Compositeur américain (Lunenburg, Massachusetts, 1926 – Rye, État de New York, 2002).

Trompettiste amateur, il fit, à Boston, des études de mathématiques et d'ingénieur, et suivit des cours de composition, d'orchestration et d'écriture avec Roslyn Brogue Henning, à la Schillinger School (1946-1950). Parallèlement, il s'initia aux théories mathématiques (appliquées à la musique) de Joseph Schillinger, avant de les enseigner lui-même (ainsi que la composition) à Denver (1950-1952). Mais s'il fut fasciné par ces théories, il ne devait pas en reprendre à son compte l'organisation extrême. Il fut influencé au début de sa carrière par Ives et Varèse, mais davantage encore par une certaine peinture (Pollock) et une certaine sculpture (Calder) américaines ; chez Calder, il trouva la « précision de l'organisation » et surtout l'idée de la mobilité d'une œuvre.

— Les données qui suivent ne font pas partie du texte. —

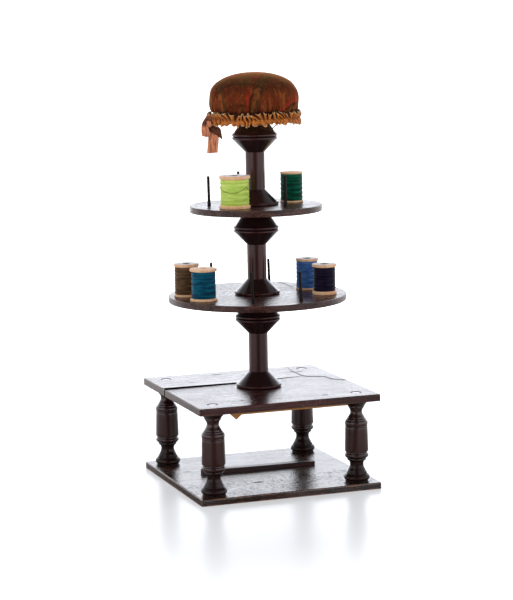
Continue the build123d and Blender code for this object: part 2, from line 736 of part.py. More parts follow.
def bend_radii(points):
    """The fillet at each inner point: 0.45 of the shorter run over the half turn's tangent."""
    radii = []
    for before, here, after in zip(points, points[1:], points[2:]):
        run_in = Vector(*here) - Vector(*before)
        run_out = Vector(*after) - Vector(*here)
        half_turn = radians(run_in.get_angle(run_out)) / 2
        shorter = min(run_in.length, run_out.length)
        radii.append(0.45 * shorter * cos(half_turn) / sin(half_turn))
    return radii


thread_radii = bend_radii(THREAD_ROUTE)
print("thread bend radii, mm:", [round(radius, 1) for radius in thread_radii])
print("thread route, mm:", [tuple(round(value, 2) for value in point) for point in THREAD_ROUTE])

with BuildPart() as loose_thread:
    with BuildLine() as thread_line:
        FilletPolyline(*THREAD_ROUTE, radius=thread_radii)
    with BuildSketch(Plane(origin=thread_line.line @ 0, z_dir=thread_line.line % 0)):
        Circle(THREAD_RADIUS)
    sweep(path=thread_line.line)

thread_length = thread_line.wires()[0].length
thread_share = loose_thread.part.volume / (pi * THREAD_RADIUS**2 * thread_length)
print("thread length, mm:", round(thread_length, 1), "volume share:", round(thread_share, 4))
loose_thread.part.label = "loose_thread"
export_step(loose_thread.part, "parts/loose_thread.step")
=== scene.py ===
"""Looks of the sewing stand: varnished turned wood, cotton reels and a plaid pincushion."""

import logging
import math
from dataclasses import dataclass
from enum import Enum
from functools import reduce
from typing import Any, Callable, Optional, Sequence, Union

import bpy
import numpy as np
from mathutils import Matrix, Vector


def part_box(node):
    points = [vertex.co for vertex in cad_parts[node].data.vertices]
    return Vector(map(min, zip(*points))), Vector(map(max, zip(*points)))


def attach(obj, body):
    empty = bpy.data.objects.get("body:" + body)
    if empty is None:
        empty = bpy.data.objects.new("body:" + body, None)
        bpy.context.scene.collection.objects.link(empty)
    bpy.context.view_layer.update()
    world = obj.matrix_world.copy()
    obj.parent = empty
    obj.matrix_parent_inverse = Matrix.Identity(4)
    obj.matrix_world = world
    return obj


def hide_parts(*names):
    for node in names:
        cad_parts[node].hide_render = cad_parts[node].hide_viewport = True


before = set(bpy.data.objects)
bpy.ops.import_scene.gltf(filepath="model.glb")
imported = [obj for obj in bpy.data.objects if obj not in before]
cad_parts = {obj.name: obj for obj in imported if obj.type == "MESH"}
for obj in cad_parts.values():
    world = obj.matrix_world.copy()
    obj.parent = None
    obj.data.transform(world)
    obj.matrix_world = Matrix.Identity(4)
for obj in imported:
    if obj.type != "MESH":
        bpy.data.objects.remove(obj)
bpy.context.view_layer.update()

log = logging.getLogger("sewing_stand")
Colour = tuple[float, float, float, float]
Pair = tuple[float, float]
Triple = tuple[float, float, float]
Knots = tuple[Pair, ...]
SocketName = Union[int, str]
MM = 0.001
# Level direction from the stand's left to its right as it is seen from its front.
SIDEWAYS = (0.942, -0.337)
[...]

   Ses premières œuvres ­ 3 pièces pour piano (1951), Perspectives pour piano (1952), Musique pour violon, violoncelle et piano (1952) ­ rendent hommage à la fois au sérialisme et ­ comme, plus tard encore, Pentathis (1957) ­ aux théories de Schillinger. Mais Brown évolua rapidement vers la « forme ouverte », notion qu'il fut l'un des premiers à introduire en musique, et sa rencontre avec John Cage (1951), ainsi qu'avec Wolff et Feldman, fut à cet égard décisive. Il collabora avec Cage et David Tudor au projet de musique pour bande magnétique à New York (1952-1955), participa aux cours d'été de Darmstadt, à partir de 1955, fut directeur artistique des enregistrements de musique contemporaine chez Time Records (1955-1960), bénéficia d'une bourse Guggenheim en 1965-66 et fut nommé, en 1968, professeur de composition au conservatoire Peabody de Baltimore. Il le resta jusqu'en 1970. La forme ouverte et les techniques semi-aléatoires apparurent dans ses œuvres à partir de 1953. Folio (1952-53) est un groupe de trois œuvres ­ November 1952, December 1952 et 1953 ­ pour n'importe quel nombre d'instruments. December 1952 remplace les hauteurs écrites, et donc fixées par un exemple de notation graphique, par des lignes en diverses positions et de diverses longueurs, devant servir de support à l'improvisation d'un groupe quelconque de musiciens durant un laps de temps indéterminé. Dans 25 Pages pour 1 à 25 pianos (1953), le ou les exécutants peuvent disposer les pages dans l'ordre de leur choix, et l'on trouve un principe que Brown devait très souvent reprendre ultérieurement : une notation proportionnelle ne divisant pas le temps en unités précises, mais en durées relatives dont la longueur, laissée à l'initiative de l'exécutant, est suggérée par l'espacement des symboles. Convaincu qu'une musique est d'autant plus intense que l'exécution participe davantage à sa création, il s'intéressa moins à l'indétermination dans l'acte de composer, comme Cage, ou à la libération des sons, qu'au problème de la forme, aux présentations différentes d'un même matériau et à ses conséquences.

   À Available Forms I pour 18 musiciens (1961) succéda Available Forms II pour 98 musiciens et 2 chefs dirigeant chacun 49 exécutants (1962), la forme dépendant de la réciprocité et de la spontanéité des réactions des 2 chefs l'un par rapport à l'autre. Le procédé est semblable dans 9 Rarebits pour 1 ou 2 clavecins (1965) ou dans Synergy II pour orchestre de chambre (1967-68), alors qu'inversement, Corroboree (1964) pour 3 pianos ou le quatuor à cordes (1965) introduisent des structures mobiles à l'intérieur de formes fermées. Dans Calder Piece pour 4 percussionnistes et 1 mobile de Calder (1965), le rôle du chef est tenu par le mobile. Ses ouvrages n'en contiennent pas moins des éléments d'unité au sens traditionnel : ainsi l'usage obstiné, presque canonique, des quintes dans Available Forms I. Auteur également d'Octet I (1953) et d'Octet II (1954) pour bande, de Modules I et II pour petit orchestre et 2 chefs (1966), de Syntagm III (1970), Cross Sections (1973) et Color Fields (1975) pour orchestre, de Small Piece pour chœur (1975), de Tracer pour instruments et bande (1984), doté d'un sens raffiné des timbres, Earle Brown est apparu comme l'une des personnalités les plus importantes de l'avant-garde américaine.